Stated goal: Only one portion of the data is to be written out: from the line bearing "const latitudes = [-1, -0.5, 0, 0.5, 1].map((q)" through the line bearing "from mathutils import Matrix". Write it exactly as it appears.

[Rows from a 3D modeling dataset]
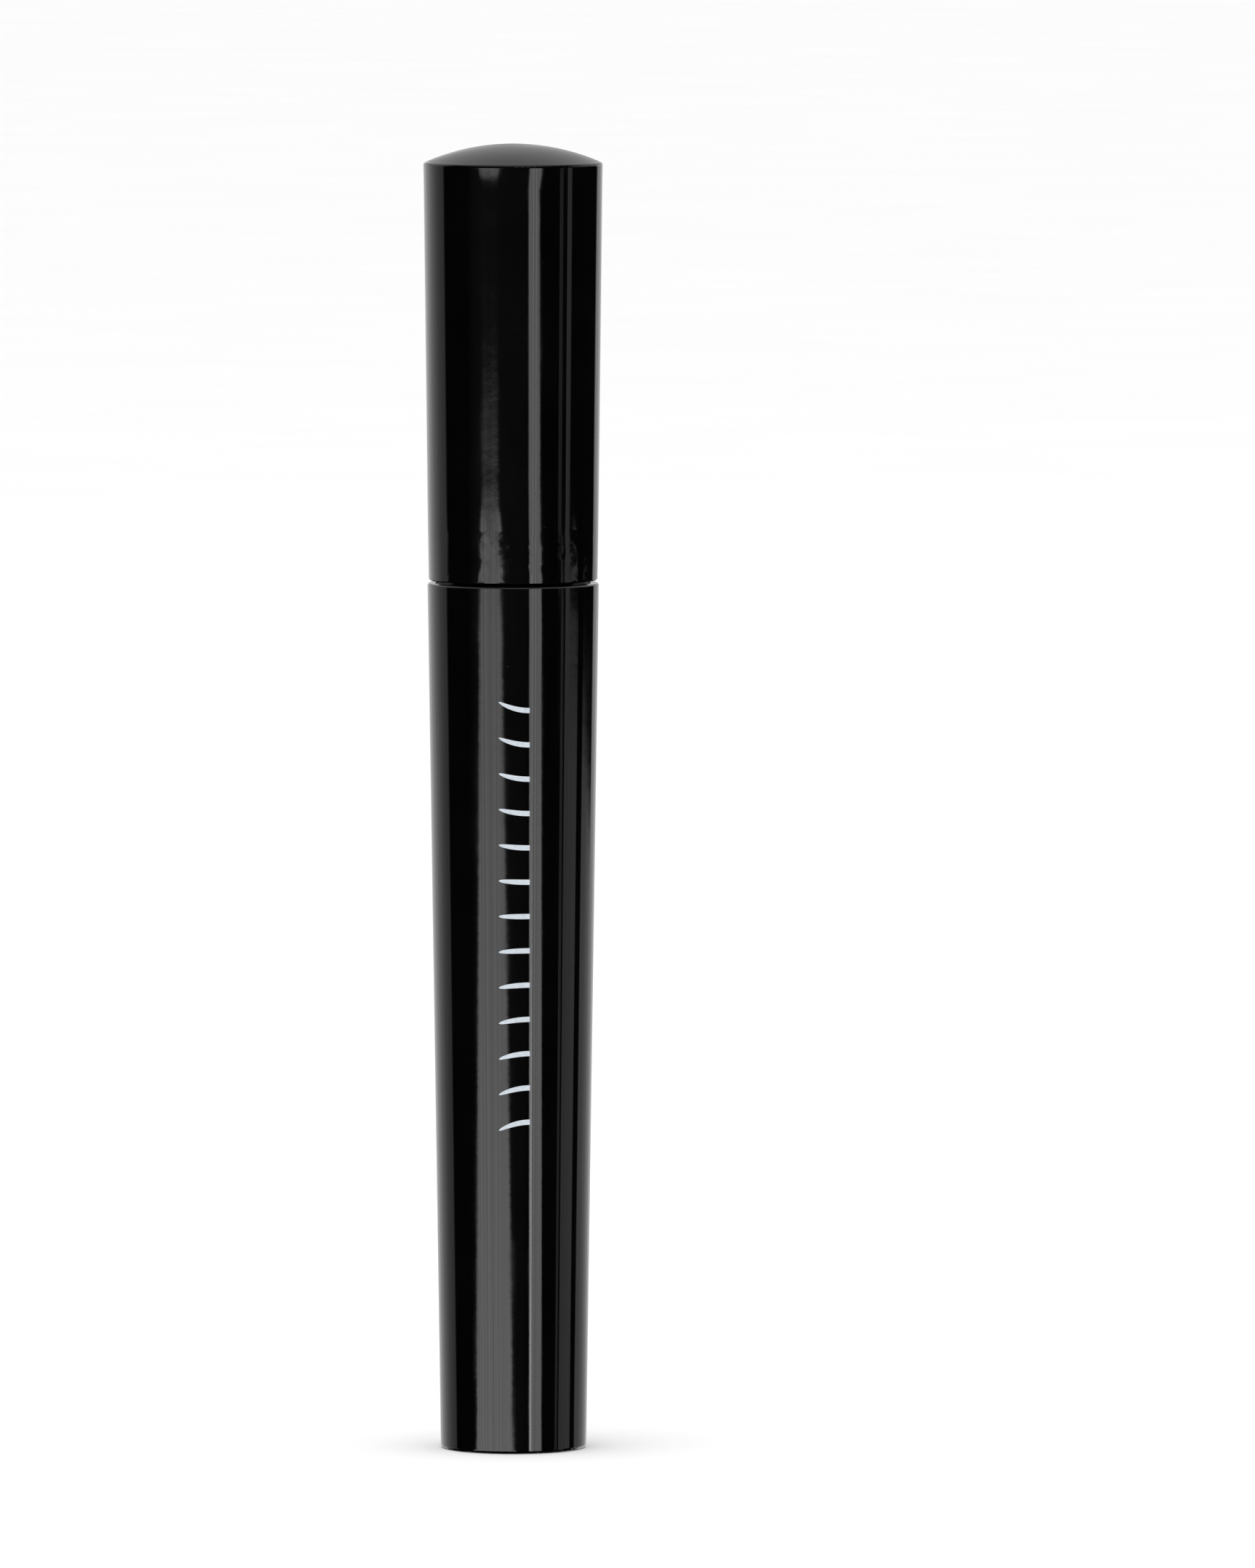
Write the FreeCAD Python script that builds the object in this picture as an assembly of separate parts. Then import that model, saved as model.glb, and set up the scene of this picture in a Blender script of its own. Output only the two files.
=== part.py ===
import FreeCAD, Part
import math
import os

# A mascara tube, standing closed on its base. Millimetres, +Z up, origin at the centre of the base.
# The tube stays put. The cap unscrews, and then draws the stem and the brush out of the neck.

# ---- driving dimensions: outside ----
SLEEVE_HEIGHT = 86.5        # base to the sleeve's top rim
CAP_GAP = 0.3               # seam between the sleeve and the cap
CAP_HEIGHT = 41.5           # cap's lower edge to the rim below its dome
DOME_HEIGHT = 2.0
BASE_RADIUS = 7.28          # sleeve at the base
SHOULDER_RADIUS = 8.55      # sleeve at its top rim
CAP_MOUTH_RADIUS = 8.42     # cap at its lower edge
CAP_FLANK_LOW = 8.54        # where the cap's straight flank starts
CAP_FLANK_HIGH = 8.90       # where the cap's straight flank ends
CAP_RIM_RADIUS = 8.94       # widest place, below the dome
SHELL = 0.8                 # wall of the sleeve, the bottle and the cap
FIT = 0.05                  # gap between pieces that are pushed together

# ---- driving dimensions: neck and thread ----
NECK_HEIGHT = 13.0
NECK_RADIUS = 5.7
NECK_BORE = 4.45
THREAD_LEAD = 3.0           # one turn lifts the cap this far and frees it
THREAD_DEPTH = 0.6
THREAD_FOOT = 1.5           # width of the ridge at its root
THREAD_CREST = 0.6
THREAD_PLAY = 0.25          # crest to the opposite wall
NECK_TURNS = 1.1
CAP_TURNS = 0.8

# ---- driving dimensions: applicator ----
STEM_RADIUS = 2.15
WAND_REACH = 82.0           # cap's lower edge to the end of the brush
BRUSH_LENGTH = 26.5
BRUSH_BOW = 1.65            # how far the brush's centre line bows towards +X at mid length
BRUSH_LEAN = 0.35           # how far its end leans back towards -X
BRISTLE_REACH = 2.1         # centre line to bristle tips at both ends of the brush
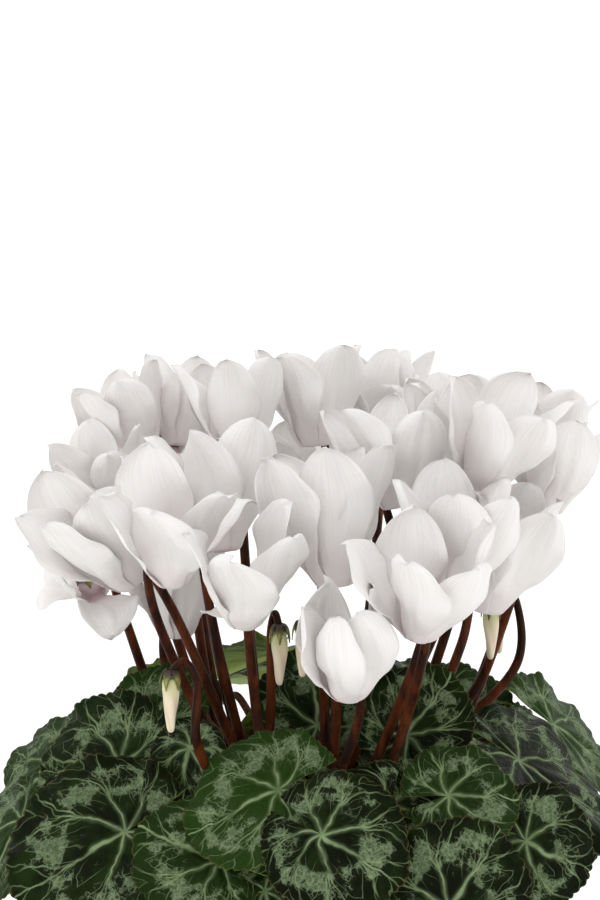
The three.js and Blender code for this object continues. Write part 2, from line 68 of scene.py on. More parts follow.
def linear(hexColor):
    # sRGB hex to linear: c / 12.92 below 0.04045, else ((c + 0.055) / 1.055) ^ 2.4
    parts = [int(hexColor[i:i + 2], 16) / 255 for i in (1, 3, 5)]
    return tuple(c / 12.92 if c <= 0.04045 else ((c + 0.055) / 1.055) ** 2.4 for c in parts) + (1,)


def vary(item, trait):
    # one fixed number from -1 to 1 for each pair: 2 fract(43758.5453 sin(12.9898 item + 78.233 trait)) - 1
    wave = math.sin(item * 12.9898 + trait * 78.233) * 43758.5453
    return 2 * (wave - math.floor(wave)) - 1


def smooth(share):
    # s^2 (3 - 2 s), held to 0..1
    held = np.clip(share, 0, 1)
    return held * held * (3 - 2 * held)


def unit(vector):
    # each vector over its own length
    vector = np.asarray(vector, float)
    return vector / np.maximum(np.linalg.norm(vector, axis=-1, keepdims=True), 1e-12)


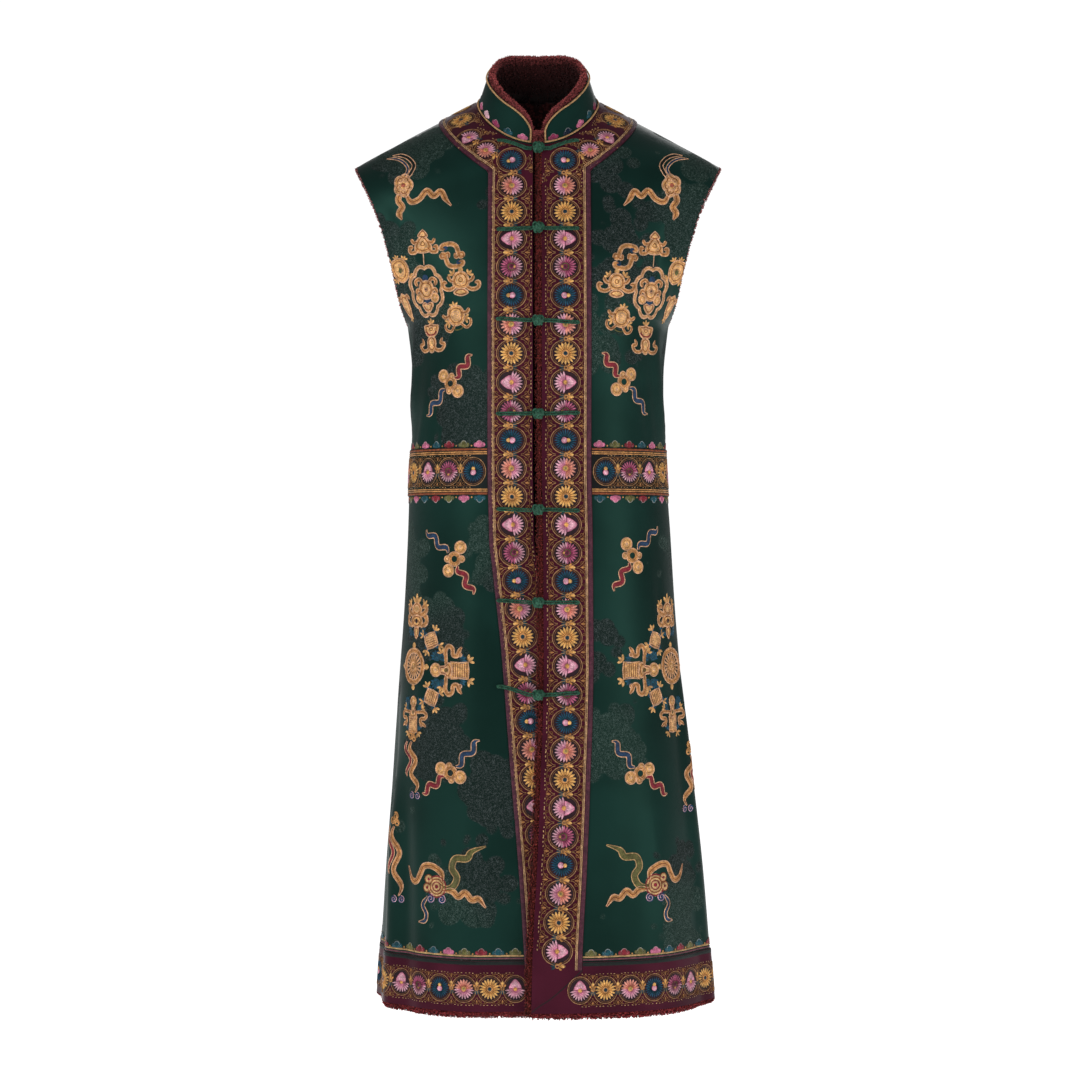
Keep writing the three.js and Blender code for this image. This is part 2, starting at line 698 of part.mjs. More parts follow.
// ---------------------------------------------------------------- armholes
const ARMHOLE_EASE = 1.3; // the pile's distance from this tightly curved edge
const ARMHOLE_PILE = { low: 2.2, high: 4.4 }; // how far it shows, low down and near the tip
const ARMHOLE_RIM = [
  [0, -8.5],
  [0, -0.9],
  [0.45, -0.7],
  [0.85, -1.8],
  [1, -4.4],
  [0.85, -7.2],
  [0.5, -8.5],
]; // the share of how far it shows, and up from the cloth's face
for (const side of ["left", "right"]) {
  const front = grids[side].slice(rowOf(side, 1)).map((row) => row.at(-1));
  const back = halves[side].slice(rowOf("back", 1)).map((row) => row[0]);
  const edge = [...front, ...back.slice(1, -1).reverse()];
  const middle = edge.reduce((sum, p) => sum.add(p.point), vec(0, 0, 0));
  middle.divideScalar(edge.length);
  const frames = edge.map(({ point, normal }, i) => {
    const next = edge[(i + 1) % edge.length].point;
    const along = next.clone().sub(edge.at(i - 1).point);
    const out = along.cross(normal).normalize();
    if (out.dot(middle.clone().sub(point)) < 0) out.negate();
    return { point: point.clone().setY(point.y === -GAP / 2 ? 0 : point.y), normal, out };
  });
  const rings = frames.map((p) => {
    const shows = lerp(ARMHOLE_PILE.low, ARMHOLE_PILE.high, ease((p.point.z + 180) / 80));
    return ring(p, ARMHOLE_RIM.map(([share, up]) => [share * shows + ARMHOLE_EASE, up]));
  });
  add(sweep(`armhole_pile_${side}`, rings, SHEARLING, true));
}

// ---------------------------------------------------------------- collar
const COLLAR_BASE = 1.3; // above the neck seam
const COLLAR_FACE = -0.5; // its outer face, inside the neck seam
const COLLAR_STEPS = [0, 2, 5, 10, 17, 26, 36]; // round the front corner
const COLLAR_TURNS = 8; // from the corner to the centre back
const collarEnd = degrees(asin(COLLAR_FRONT_GAP / NECK_HALF_WIDTH));
const angleAfter = (length) => collarEnd + degrees(length / NECK_HALF_WIDTH);

function mirrorAngles(angles) {
  return [...angles, ...angles.filter((a) => a < 179.9).reverse().map((a) => 360 - a)];
}

const collarAngles = mirrorAngles([
  ...COLLAR_STEPS.map(angleAfter),
  ...steps(COLLAR_TURNS).slice(1).map((q) => lerp(angleAfter(COLLAR_CORNER), 180, q)),
]);

// The collar's height at an angle, rounded off toward its front ends.
function collarTop(angle) {
  const turned = min(angle, 360 - angle);
  const length = radians(turned - collarEnd) * NECK_HALF_WIDTH;
  const round = (1 - (1 - clamp01(length / COLLAR_CORNER)) ** 2.2) ** 0.5;
  return collarHeight(turned) * (0.3 + 0.7 * round);
}

// A place by angle, height up the leaning collar and distance out from it.
function collarPoint(angle, height, outward) {
  const e = 0.5;
  const along = neckPoint(angle + e).sub(neckPoint(angle - e));
  const out = vec(-along.y, along.x, 0).normalize();
  if (out.dot(vec(sin(radians(angle)), -cos(radians(angle)), 0)) < 0) out.negate();
  const lean = Math.atan(COLLAR_LEAN / 42);
  return neckPoint(angle)
    .addScaledVector(out, outward * cos(lean) - height * sin(lean))
    .add(vec(0, 0, height * cos(lean) + outward * sin(lean)));
}

const collarWall = (outward) =>
  [0, 0.5, 1].map((q) =>
    collarAngles.map((a) => collarPoint(a, lerp(COLLAR_BASE, collarTop(a), q), outward)),
  );
add(wall("collar", collarWall(COLLAR_FACE), collarWall(COLLAR_FACE - CLOTH), VELVET));

// The collar's shearling lines it, rolls over its top edge and closes the gap in front.
function collarPileRing(angle, covers) {
  const top = covers ? collarTop(angle) : COLLAR_BASE;
  const rise = max(collarTop(angle), 6);
  const [back, face] = [COLLAR_FACE - CLOTH - GAP, COLLAR_FACE];
  const low = covers ? top : COLLAR_BASE;
  return [
    [COLLAR_BASE, back],
    [low + GAP * (covers ? 1 : 0), back],
    [low + GAP * (covers ? 1 : 2), face - 0.2],
    [rise + 4, face],
    [rise + 7.4, face - 2],
    [rise + 8.8, face - 5],
    [rise + 6.5, face - 8.4],
    [rise - 3, face - 8.8],
    [COLLAR_BASE + 2.2, back - PILE],
  ].map(([height, outward]) => collarPoint(angle, height, outward));
}
const frontGap = [1.2, 4.4, COLLAR_FRONT_GAP - 0.6].map((x) =>
  degrees(asin(x / NECK_HALF_WIDTH)),
);
const pileRings = [
  ...frontGap.map((a) => collarPileRing(a, false)),
  ...[angleAfter(-GAP), ...collarAngles, 360 - angleAfter(-GAP)].map((a) =>
    collarPileRing(a, true),
  ),
  ...[...frontGap].reverse().map((a) => collarPileRing(360 - a, false)),
];
add(sweep("collar_pile", pileRings, SHEARLING));

// ---------------------------------------------------------------- cords
const PIPING = 1.1; // radius
const PIPING_SIDES = 5;
const circle = (radius, sides) =>
  steps(sides)
    .slice(1)
    .map((q) => [radius * cos(2 * PI * q), radius * sin(2 * PI * q)]);

// A round cord along points, with frames turned as little as they can be.
function cord(name, points, radius, sides, material) {
  let normal = vec(0.3, 0.2, 1);
  const rings = points.map((point, i) => {
    const along = points[min(i + 1, points.length - 1)].clone().sub(points[max(i - 1, 0)]);
    along.normalize();
    normal = perpendicular(normal, along);
    return ring({ point, normal, out: along.cross(normal) }, circle(radius, sides));
  });
  return sweep(name, rings, material);
}

const pipingOut = COLLAR_FACE + GAP + PIPING;
const cordAngles = collarAngles.filter((_, i) => i > 0 && i < collarAngles.length - 1);
const edgeEnd = (angle) => [7, 9.5].map((height) => collarPoint(angle, height, pipingOut));
const nearEnd = angleAfter(0.9);
add(
  cord(
    "collar_piping",
    [
      ...edgeEnd(nearEnd),
      ...cordAngles.map((a) => collarPoint(a, collarTop(a) - 1.5, pipingOut)),
      ...edgeEnd(360 - nearEnd).reverse(),
    ],
    PIPING,
    PIPING_SIDES,
    GOLD,
  ),
);
add(
  cord(
    "neck_piping",
    collarAngles.map((a) => collarPoint(a, 3.6, pipingOut)),
    PIPING,
    PIPING_SIDES,
    GOLD,
  ),
);

// ---------------------------------------------------------------- frogs
const ARM_STEPS = [6.9, 10, 15, 21, 32, FROG_REACH];
const LOBES = [
  [0, -0.65],
  [0.5, -1],
  [0.96, -0.5],
  [0.96, 0.5],
  [0.5, 1],
  [0, 0.65],
  [-0.5, 1],
  [-0.96, 0.5],
  [-0.96, -0.5],
  [-0.5, -1],
].map(([across, out]) => [across * CORD, (out * CORD) / 2]);
const KNOT_DEPTH = 6; // half its depth
const KNOT_CUT = 62; // latitude of its flat back, in degrees
const KNOT_CLEARANCE = 0.6; // over the facets of the pile
const FROG_CLEARANCE = 0.72; // over the band's facets

for (const frog of FROGS) {
  for (const panel of ["left", "right"]) {
    const side = panel === "left" ? 1 : -1;
    const places = ARM_STEPS.map((x) => {
      const share = (x - ARM_STEPS[0]) / (FROG_REACH - ARM_STEPS[0]);
      const z = frog.z + frog[`rise_${panel}`] * ease(share);
      const { point, normal } = locate(panel, side * x, z);
      const under = panel === "right" ? OVERLAP_DEPTH * tuck(z) : 0;
      const lift = under * (1 - ease((x - 8) / 15));
      return { point: point.add(vec(0, -lift, 0)), normal };
    });
    const turning = panel === "right" ? tuck(frog.z) : 0;
    const dip = 4 * turning * (1 - turning); // bridges the hollow where this front tucks in
    const rings = places.map(({ point, normal }, i) => {
      const next = places[min(i + 1, places.length - 1)].point;
      const along = next.clone().sub(places[max(i - 1, 0)].point).normalize();
      const out = perpendicular(normal, along);
      const across = along.cross(out);
      const raised = point.clone().addScaledVector(out, BAND + FROG_CLEARANCE + CORD / 2 + dip);
      return ring({ point: raised, out: across, normal: out }, LOBES);
    });
    add(sweep(`frog_${frog.name}_${panel}`, rings, CORDING));
  }
  const seat = locate("left", 5, frog.z);
  seat.point.x = 0;
  const height = PILE_TOP + KNOT_CLEARANCE + KNOT_DEPTH * sin(radians(KNOT_CUT));
  const middle = seat.point.clone().addScaledVector(seat.normal, height);
  const across = vec(1, 0, 0);
  const up = seat.normal.clone().cross(across).normalize();
  const latitudes = [-1, -0.5, 0, 0.5, 1].map((q) => radians(q * KNOT_CUT));
  const rings = latitudes.map((q) =>
    circle(KNOT_RADIUS * cos(q), 10).map(([a, b]) =>
      middle
        .clone()
        .addScaledVector(across, a)
        .addScaledVector(up, b)
        .addScaledVector(seat.normal, KNOT_DEPTH * sin(q)),
    ),
  );
  add(sweep(`knot_${frog.name}`, rings, CORDING));
}

export default coat;
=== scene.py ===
"""A long shearling vest: its cloth, fur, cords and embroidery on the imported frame.

Lengths are in millimetres until a mesh is made. The wearer's left is +X, the front is -Y,
and z is 0 at the shoulder seams' middle height.
"""
from math import atan, pi, radians

import bpy
import numpy as np
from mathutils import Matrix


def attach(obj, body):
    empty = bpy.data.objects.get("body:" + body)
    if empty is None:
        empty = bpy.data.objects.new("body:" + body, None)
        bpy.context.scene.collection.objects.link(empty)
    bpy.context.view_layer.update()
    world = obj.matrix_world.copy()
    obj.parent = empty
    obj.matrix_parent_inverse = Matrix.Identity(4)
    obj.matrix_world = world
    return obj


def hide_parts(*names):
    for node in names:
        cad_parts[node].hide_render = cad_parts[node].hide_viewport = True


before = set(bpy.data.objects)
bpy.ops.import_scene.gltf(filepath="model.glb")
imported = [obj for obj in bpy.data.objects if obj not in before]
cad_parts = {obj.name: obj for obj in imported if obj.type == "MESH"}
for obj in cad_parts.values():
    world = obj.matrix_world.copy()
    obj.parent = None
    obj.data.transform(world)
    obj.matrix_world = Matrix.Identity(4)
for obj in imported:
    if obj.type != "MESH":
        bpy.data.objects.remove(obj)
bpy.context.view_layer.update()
MM = 0.001
random = np.random.default_rng(7)

# ---------------------------------------------------------------- camera, light and stage
CAMERA = (2.4, -3000, -520)
PICTURE = 1296  # what the picture takes in, level with the coat's middle
FLOOR_Z = -1500
SENSOR = 36
ROOM_LIGHT = 0.22  # what the room gives the coat
ROOM_WHITE = 1.05  # and what the camera sees of it


def aim(thing, place, target):
    """Puts a lamp or camera at a place, turned toward a target."""
    x, y, z = (np.array(target) - np.array(place)) * MM
    thing.location = np.array(place) * MM
    thing.rotation_euler = (pi / 2 + np.arctan2(z, np.hypot(x, y)), 0, np.arctan2(y, x) - pi / 2)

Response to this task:
  const latitudes = [-1, -0.5, 0, 0.5, 1].map((q) => radians(q * KNOT_CUT));
  const rings = latitudes.map((q) =>
    circle(KNOT_RADIUS * cos(q), 10).map(([a, b]) =>
      middle
        .clone()
        .addScaledVector(across, a)
        .addScaledVector(up, b)
        .addScaledVector(seat.normal, KNOT_DEPTH * sin(q)),
    ),
  );
  add(sweep(`knot_${frog.name}`, rings, CORDING));
}

export default coat;
=== scene.py ===
"""A long shearling vest: its cloth, fur, cords and embroidery on the imported frame.

Lengths are in millimetres until a mesh is made. The wearer's left is +X, the front is -Y,
and z is 0 at the shoulder seams' middle height.
"""
from math import atan, pi, radians

import bpy
import numpy as np
from mathutils import Matrix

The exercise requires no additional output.